Tapi kami di Tempo, bertahan — mencoba bertahan. Sebelum Amarzan, ada Martin Aleida, mantan reporter Harian Rakjat, koran resmi PKI. Ada Maniaka Thayeb, perupa Lekra. Mereka juga bekerja dalam tim kami. Begitu bebas dari P. Buru, Buyung Saleh, tokoh cendekiawan PKI, juga menyumbang tulisan (kolom dan resensi) untuk Tempo.
Saya tak berniat gagah-gagahan dengan itu semua. Bagi saya, kemampuan orang-orang itu layak dapat tempat — dan Amarzan Loebis lebih dari layak: ia cemerlang, “witty”, seksama dalam ketepatan kata — dan tak pernah molor dalam memenuhi tenggat.
Bagi saya, mereka berhak bekerja, menulis, bertukar ide. Mereka sudah menjalani “hukuman”, prosekusi — apa lagi?
Lagi pula kami, di Tempo, selalu berpedoman, agak nekad itu pantas dicoba dan perlu. Tiap kali kami harus “menguji” ketabahan diri dalam kekangan, untuk hal-hal dasar yang kami yakini: kemerdekaan bersuara yang setara, bagi semua.
Di bawah ‘Orde Baru”, itu tak mudah. Ini semacam perang gerilya yang panjang, dengan strategi: jika penguasa sedang lengah atau lemah, kami harus berani maju. Jika sedang kuat, waspada dan galak, kami mundur beberapa jurus. Saya sering mengatakan setengah bergurau: Ini ajaran klasik gerilya Mao Zhe-dong…
Amarzan memahami ini. Ia korban prosekusi yang tak pernah merasa jadi lebih suci ketimbang orang lain. Ia tak hendak merasa berhak jadi hakim.

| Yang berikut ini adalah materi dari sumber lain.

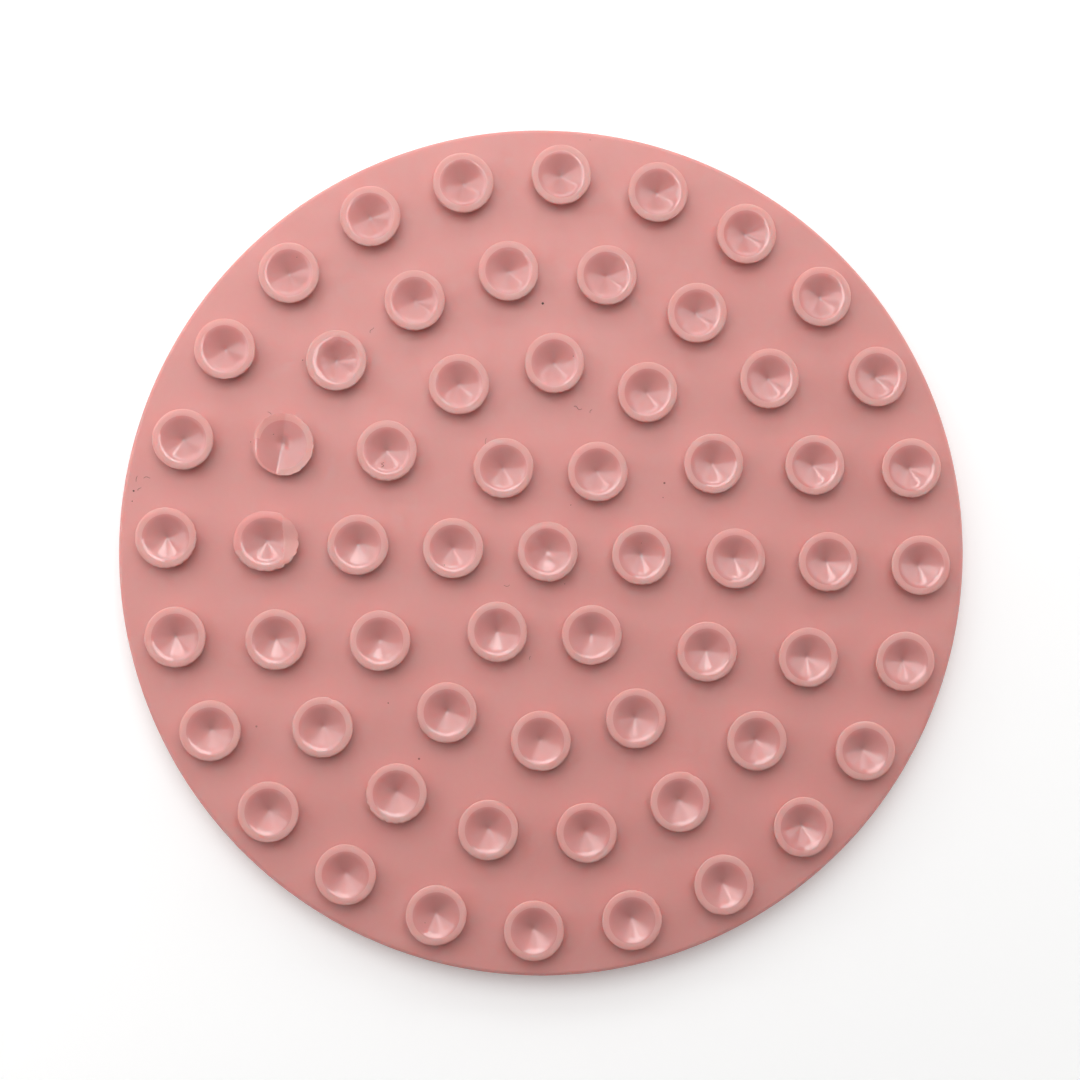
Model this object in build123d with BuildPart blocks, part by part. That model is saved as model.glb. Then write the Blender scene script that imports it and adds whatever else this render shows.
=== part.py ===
"""Round silicone cleansing mat: suction cups on one face, cleansing bristles on the other.

The mat lies on the tips of its bristles with its suction cups facing up. The origin is the
centre of that base, +Z is the axis of the disc, and +X runs along a spoke of cups.
Everything is in millimetres.
"""
from build123d import *
import os

os.makedirs("parts", exist_ok=True)

# Disc
MAT_DIAMETER = 240.0
MAT_THICKNESS = 3.0
MAT_EDGE_ROUNDING = 1.3

# Cups: one in the middle, then rings of 6, 12, 18 and 24 that all start on +X
CUP_RINGS = 4
CUPS_PER_SPOKE_STEP = 6
CUP_PITCH = 26.5
CUP_RADIUS = 8.4
MOUTH_RADIUS = 6.6
CUP_HEIGHT = 6.0
CONE_DEPTH = 3.66
CUP_WALL = 1.8  # upright distance between the cone and the underside
NECK_RADIUS = 3.0
NECK_ROOT_FILLET = 0.6
LIP_ROUNDING = 0.5
FLEX_GAP = 0.1  # between the skirt, which stretches, and the lip, which travels

# Bristles: one in the middle, then rings of 6, 12, 18 and so on, four rings to each cup pitch
BRISTLE_LENGTH = 8.0
BRISTLE_ROOT_RADIUS = 1.3
BRISTLE_TIP_RADIUS = 0.8
BRISTLE_PITCH = CUP_PITCH / 4
BRISTLE_RINGS = 17
BEARING_RINGS = (5, 11, 17)  # rings whose bristles on the six spokes carry the weight
SPOKES = 6

# Levels above the base
MAT_BOTTOM = BRISTLE_LENGTH
MAT_TOP = MAT_BOTTOM + MAT_THICKNESS
CUP_TOP = MAT_TOP + CUP_HEIGHT
CONE_SLOPE = CONE_DEPTH / MOUTH_RADIUS


def cone_level(radius):
    """Height of the cup's inner cone at a distance from the cup's axis."""
    return CUP_TOP - CONE_DEPTH + CONE_SLOPE * radius


def underside_level(radius):
    """Height of the cup's underside at a distance from the cup's axis."""
    return cone_level(radius) - CUP_WALL


# ---- the disc ----------------------------------------------------------------------------------

with BuildPart() as mat_disc:
    with BuildSketch(Plane.XY.offset(MAT_BOTTOM)):
        Circle(MAT_DIAMETER / 2)
    extrude(amount=MAT_THICKNESS)
    fillet(mat_disc.edges().filter_by(GeomType.CIRCLE), radius=MAT_EDGE_ROUNDING)

mat_disc.part.label = "mat_disc"
export_step(mat_disc.part, "parts/mat_disc.step")

# ---- one suction cup, in the three regions that behave differently -------------------------------

with BuildPart() as cup_neck:
    with BuildSketch(Plane.XZ):
        with BuildLine():
            Polyline(
                (NECK_RADIUS, MAT_TOP + NECK_ROOT_FILLET),
                (NECK_RADIUS, cone_level(NECK_RADIUS)),
                (0, cone_level(0)),
                (0, MAT_TOP),
                (NECK_RADIUS + NECK_ROOT_FILLET, MAT_TOP),
            )
            RadiusArc(
                (NECK_RADIUS + NECK_ROOT_FILLET, MAT_TOP),
                (NECK_RADIUS, MAT_TOP + NECK_ROOT_FILLET),
                NECK_ROOT_FILLET,
            )
        make_face()
    revolve(axis=Axis.Z)

with BuildPart() as cup_skirt:
    with BuildSketch(Plane.XZ):
        skirt_edge = MOUTH_RADIUS - FLEX_GAP
        with BuildLine():
            Polyline(
                (NECK_RADIUS, underside_level(NECK_RADIUS)),
                (skirt_edge, underside_level(skirt_edge)),
                (skirt_edge, cone_level(skirt_edge)),
                (NECK_RADIUS, cone_level(NECK_RADIUS)),
                close=True,
            )
        make_face()
    revolve(axis=Axis.Z)

with BuildPart() as cup_lip:
    with BuildSketch(Plane.XZ):
        with BuildLine():
            Polyline(
                (CUP_RADIUS, CUP_TOP - LIP_ROUNDING),
                (CUP_RADIUS, underside_level(CUP_RADIUS)),
                (MOUTH_RADIUS, underside_level(MOUTH_RADIUS)),
                (MOUTH_RADIUS, CUP_TOP),
                (CUP_RADIUS - LIP_ROUNDING, CUP_TOP),
            )
            RadiusArc(
                (CUP_RADIUS - LIP_ROUNDING, CUP_TOP),
                (CUP_RADIUS, CUP_TOP - LIP_ROUNDING),
                LIP_ROUNDING,
            )
        make_face()
    revolve(axis=Axis.Z)

CUP_REGIONS = {"cup_neck": cup_neck, "cup_skirt": cup_skirt, "cup_lip": cup_lip}

for region, piece in CUP_REGIONS.items():
    piece.part.label = f"{region}_centre"
    export_step(piece.part, f"parts/{region}_centre.step")

    for ring in range(1, CUP_RINGS + 1):
        with BuildPart() as cup_ring:
            with PolarLocations(ring * CUP_PITCH, ring * CUPS_PER_SPOKE_STEP):
                add(piece.part)

        cup_ring.part.label = f"{region}s_ring_{ring}"
        export_step(cup_ring.part, f"parts/{region}s_ring_{ring}.step")

# ---- one bristle, pointing down, with a round tip on the base ------------------------------------

with BuildPart() as bristle:
    with BuildSketch(Plane.XZ):
        with BuildLine():
            Polyline(
                (BRISTLE_TIP_RADIUS, BRISTLE_TIP_RADIUS),
                (BRISTLE_ROOT_RADIUS, MAT_BOTTOM),
                (0, MAT_BOTTOM),
                (0, 0),
            )
            RadiusArc((0, 0), (BRISTLE_TIP_RADIUS, BRISTLE_TIP_RADIUS), -BRISTLE_TIP_RADIUS)
        make_face()
    revolve(axis=Axis.Z)

bristle.part.label = "bristle_centre"
export_step(bristle.part, "parts/bristle_centre.step")

# The six bearing bristles of a ring stand on the spokes, apart from the rest of the ring
with BuildPart() as bearing_bristles:
    for ring in BEARING_RINGS:
        with PolarLocations(ring * BRISTLE_PITCH, SPOKES):
            add(bristle.part)

bearing_bristles.part.label = "bristles_bearing"
export_step(bearing_bristles.part, "parts/bristles_bearing.step")

for ring in range(1, BRISTLE_RINGS + 1):
    places = PolarLocations(ring * BRISTLE_PITCH, ring * SPOKES).locations
    if ring in BEARING_RINGS:
        places = [place for step, place in enumerate(places) if step % ring]
    with BuildPart() as bristle_ring:
        with Locations(*places):
            add(bristle.part)

    bristle_ring.part.label = f"bristles_ring_{ring:02d}"
    export_step(bristle_ring.part, f"parts/bristles_ring_{ring:02d}.step")
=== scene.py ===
"""Looks of the round silicone cleansing mat: suction cups above, bristles below.

Lengths are in metres, in the row frame: origin on the base, +Z out of the cups, +X along a spoke.
"""
import math

import bpy
import numpy as np
from mathutils import Matrix, Vector


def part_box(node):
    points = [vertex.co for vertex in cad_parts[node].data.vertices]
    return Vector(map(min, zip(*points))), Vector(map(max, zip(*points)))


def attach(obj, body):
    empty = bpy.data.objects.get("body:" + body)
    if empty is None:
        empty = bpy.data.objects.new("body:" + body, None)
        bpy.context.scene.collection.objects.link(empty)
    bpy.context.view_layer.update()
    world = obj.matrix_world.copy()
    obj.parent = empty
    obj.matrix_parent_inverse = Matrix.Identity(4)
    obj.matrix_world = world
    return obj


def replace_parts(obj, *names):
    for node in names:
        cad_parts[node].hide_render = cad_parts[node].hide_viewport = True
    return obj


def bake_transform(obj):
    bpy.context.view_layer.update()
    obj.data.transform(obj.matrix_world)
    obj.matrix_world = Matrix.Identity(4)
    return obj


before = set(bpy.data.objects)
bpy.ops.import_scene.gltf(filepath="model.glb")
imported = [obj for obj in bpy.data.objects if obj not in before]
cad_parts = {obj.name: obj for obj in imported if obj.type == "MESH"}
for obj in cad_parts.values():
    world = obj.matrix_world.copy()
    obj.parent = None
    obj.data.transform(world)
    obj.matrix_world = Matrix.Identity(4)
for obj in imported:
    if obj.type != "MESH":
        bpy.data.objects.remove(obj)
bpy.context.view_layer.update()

MM = 0.001
RANDOM = np.random.default_rng(61)

# ---- sizes read from the frame ------------------------------------------------------------------

MAT_LOW, MAT_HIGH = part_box("mat_disc")
MAT_RADIUS = MAT_HIGH.x
MAT_TOP = MAT_HIGH.z
MAT_BOTTOM = MAT_LOW.z
CUP_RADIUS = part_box("cup_lip_centre")[1].x
CUP_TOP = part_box("cup_lip_centre")[1].z
CUP_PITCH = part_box("cup_lips_ring_1")[1].x - CUP_RADIUS
CUP_RINGS = 4
PER_RING_STEP = 6
BRISTLE_ROOT_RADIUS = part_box("bristle_centre")[1].x
BRISTLE_RINGS = 17
BRISTLE_PITCH = CUP_PITCH / 4

# ---- sizes of the moulding's finer shape --------------------------------------------------------

EDGE_ROUNDING = 1.3 * MM
NECK_RADIUS = 3.0 * MM
NECK_HEIGHT = 2.2 * MM
LIP_HEIGHT = CUP_TOP - MAT_TOP
LIP_EDGE = 0.80 * MM
RIM_FALL = 0.30 * MM
RIM_SLOPE = math.tan(math.radians(12.5))
RIM_ROLL = 3.4 * MM
CONE_SLOPE = 3.66 / 6.6
CONE_DEPTH = 3.48 * MM
CUP_ROOT_FLARE = 1.2 * MM
ROOT_SINK = 0.05 * MM
BRISTLE_TIP_RADIUS = 0.8 * MM
BRISTLE_ROOT_FLARE = 0.6 * MM
BRISTLE_ROOT_SINK = 0.02 * MM
BRISTLE_LEAN = 0.12 * MM

CUP_SEGMENTS = 102
MAT_SEGMENTS = 360
BRISTLE_SEGMENTS = 12


# ---- outlines -----------------------------------------------------------------------------------

ON_AXIS = 1e-9
THREAD_POINTS = 15


def rounded_path(corners, arc_steps=6):
    """Points of a polyline whose inner corners are rounded. A corner is (r, z, radius, tag); each point
    is (r, z, tag), with the tag of the stretch that ends there."""
    path = [(corners[0][0], corners[0][1], corners[0][3])]
    for before, here, after in zip(corners, corners[1:], corners[2:]):
        p, a, b = (Vector(c[:2]) for c in (here, before, after))
        to_a, to_b = (a - p).normalized(), (b - p).normalized()
        half_turn = to_a.angle(to_b) / 2
        reach = here[2] / math.tan(half_turn)
        centre = p + (to_a + to_b).normalized() * (here[2] / math.sin(half_turn))
        start, end = p + to_a * reach - centre, p + to_b * reach - centre
        sweep = start.angle_signed(end)
        for step in range(arc_steps + 1):
            angle = -sweep * step / arc_steps
            c, s = math.cos(angle), math.sin(angle)
            q = centre + Vector((start.x * c - start.y * s, start.x * s + start.y * c))
            path.append((q.x, q.y, here[3] if step <= arc_steps / 2 else after[3]))
    path.append((corners[-1][0], corners[-1][1], corners[-1][3]))
    return path


def divided(path, longest):
    """The same path with long stretches cut into pieces no longer than longest."""
    cut = [path[0]]
    for (r0, z0, _), (r1, z1, tag) in zip(path, path[1:]):
        pieces = max(1, math.ceil(math.hypot(r1 - r0, z1 - z0) / longest))
        for n in range(1, pieces + 1):
            t = n / pieces
            cut.append((r0 + (r1 - r0) * t, z0 + (z1 - z0) * t, tag))
    return cut


def turned(path, segments):
    """Vertices, faces and face tags of a path turned about Z. A point on the axis is one vertex."""
    angles = np.arange(segments) * 2 * math.pi / segments
    points, rows, faces, tags = [], [], [], []
    for r, z, _ in path:
        if r < ON_AXIS:
            rows.append([len(points)] * segments)
            points.append((0.0, 0.0, z))
        else:
            rows.append(list(range(len(points), len(points) + segments)))
            points += [(r * math.cos(a), r * math.sin(a), z) for a in angles]
    for (low, high), (_, _, tag) in zip(zip(rows, rows[1:]), path[1:]):
        for n in range(segments):
            m = (n + 1) % segments
            corners = [low[n], low[m], high[m], high[n]]
            faces.append(tuple(dict.fromkeys(corners)))
            tags.append(tag)
    return np.array(points), faces, tags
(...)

Dan itulah pemberiannya yang luar biasa: tak ada “heroics”, tak ada kepongahan. Pengalamannya yang penuh sakit ia bagikan sebagai cerita yang kaya, dan saya tahu Laksmi Pamuntjak menulis novelnya, “Amba”, juga Leila S. Chudor menulis “Pulang”, dengan bahan yang berlimpah dari Amarzan.
Dalam obituarinya yang saya baca lewat WA, Laksmi menulis: “Selamat jalan, Bung AMZ. Hutang budiku padamu melampaui segala karena kau tak hanya memberiku sepasang mata baru tapi juga mengajariku sesuatu yang berharga tentang sejarah — terutama tentang pemaafan dan kehadirannya untuk senantiasa ditafsir dan dimaknai ulang.”

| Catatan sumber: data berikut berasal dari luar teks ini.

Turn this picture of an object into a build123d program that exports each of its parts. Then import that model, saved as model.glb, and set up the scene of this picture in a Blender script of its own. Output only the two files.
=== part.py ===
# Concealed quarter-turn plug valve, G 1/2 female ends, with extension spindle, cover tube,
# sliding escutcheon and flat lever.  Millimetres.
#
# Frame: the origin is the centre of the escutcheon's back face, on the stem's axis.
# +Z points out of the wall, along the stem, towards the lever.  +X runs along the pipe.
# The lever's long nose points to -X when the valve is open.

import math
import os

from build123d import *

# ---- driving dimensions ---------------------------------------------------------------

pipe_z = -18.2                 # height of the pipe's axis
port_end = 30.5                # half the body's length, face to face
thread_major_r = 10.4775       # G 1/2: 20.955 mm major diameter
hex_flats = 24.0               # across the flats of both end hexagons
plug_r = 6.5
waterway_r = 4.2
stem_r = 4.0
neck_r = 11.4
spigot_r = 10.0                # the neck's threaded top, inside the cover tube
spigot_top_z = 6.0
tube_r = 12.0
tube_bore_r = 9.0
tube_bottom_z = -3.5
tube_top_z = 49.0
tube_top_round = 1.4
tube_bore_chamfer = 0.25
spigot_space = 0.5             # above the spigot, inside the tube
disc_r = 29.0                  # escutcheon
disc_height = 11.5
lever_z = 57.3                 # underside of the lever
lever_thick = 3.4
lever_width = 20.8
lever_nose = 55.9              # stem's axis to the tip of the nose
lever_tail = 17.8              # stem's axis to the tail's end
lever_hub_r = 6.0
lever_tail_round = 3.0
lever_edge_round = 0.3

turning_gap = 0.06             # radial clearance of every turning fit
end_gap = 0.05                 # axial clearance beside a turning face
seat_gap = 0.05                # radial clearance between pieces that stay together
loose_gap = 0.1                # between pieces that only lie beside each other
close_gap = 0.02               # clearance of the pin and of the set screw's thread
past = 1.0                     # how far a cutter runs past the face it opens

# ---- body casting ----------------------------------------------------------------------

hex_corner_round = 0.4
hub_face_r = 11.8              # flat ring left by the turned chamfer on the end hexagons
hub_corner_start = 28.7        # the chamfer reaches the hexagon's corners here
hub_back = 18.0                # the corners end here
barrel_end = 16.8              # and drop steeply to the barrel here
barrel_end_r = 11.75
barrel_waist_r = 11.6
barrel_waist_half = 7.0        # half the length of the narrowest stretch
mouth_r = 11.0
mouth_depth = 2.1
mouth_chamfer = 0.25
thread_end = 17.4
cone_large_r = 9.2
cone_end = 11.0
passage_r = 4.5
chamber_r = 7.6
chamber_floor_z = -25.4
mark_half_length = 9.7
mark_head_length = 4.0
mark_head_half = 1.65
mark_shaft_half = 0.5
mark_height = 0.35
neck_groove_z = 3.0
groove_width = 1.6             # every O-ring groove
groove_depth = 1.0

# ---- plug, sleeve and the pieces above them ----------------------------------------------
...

Laksmi juga mengatakan. “Kau juga mengajariku tertawa…”.
Humor adalah bagian sentral dalam percakapan dengan Amarzan. Agaknya itu yang mengikatkan kami berdua: humor — dan puisi.
Ada orang yang heran bagaimana saya, seorang perumus petisi “Manifes Kebudayaan”, bisa bersahabat dan bekerja bersama bertahun-tahun dengan Amarzan, seorang penyair Lekra yang utama. Bukanlah kedua “kubu” itu bertentangan? Amarzan selalu geli bila membaca ada orang yang dengan sengit ingin ikut bertempur, membela atau menyerang salah satu “kubu” itu. Saya pernah mengatakan kepadanya, orang seperti itu tak mengerti — atau merasakan — ada humor dan puisi: dua “dunia” yang tak hendak takluk kepada kebekuan hati dan pikiran. Dunia kami.
Amarzan dimakamkan tadi pagi. Bagi saya ia tak mati-mati. Bagi saya ia seakan-akan pergi jauh, untuk sesekali menulis surat kepada kami di kartupos-kartupos kuno, dengan lelucon dan sajak baru.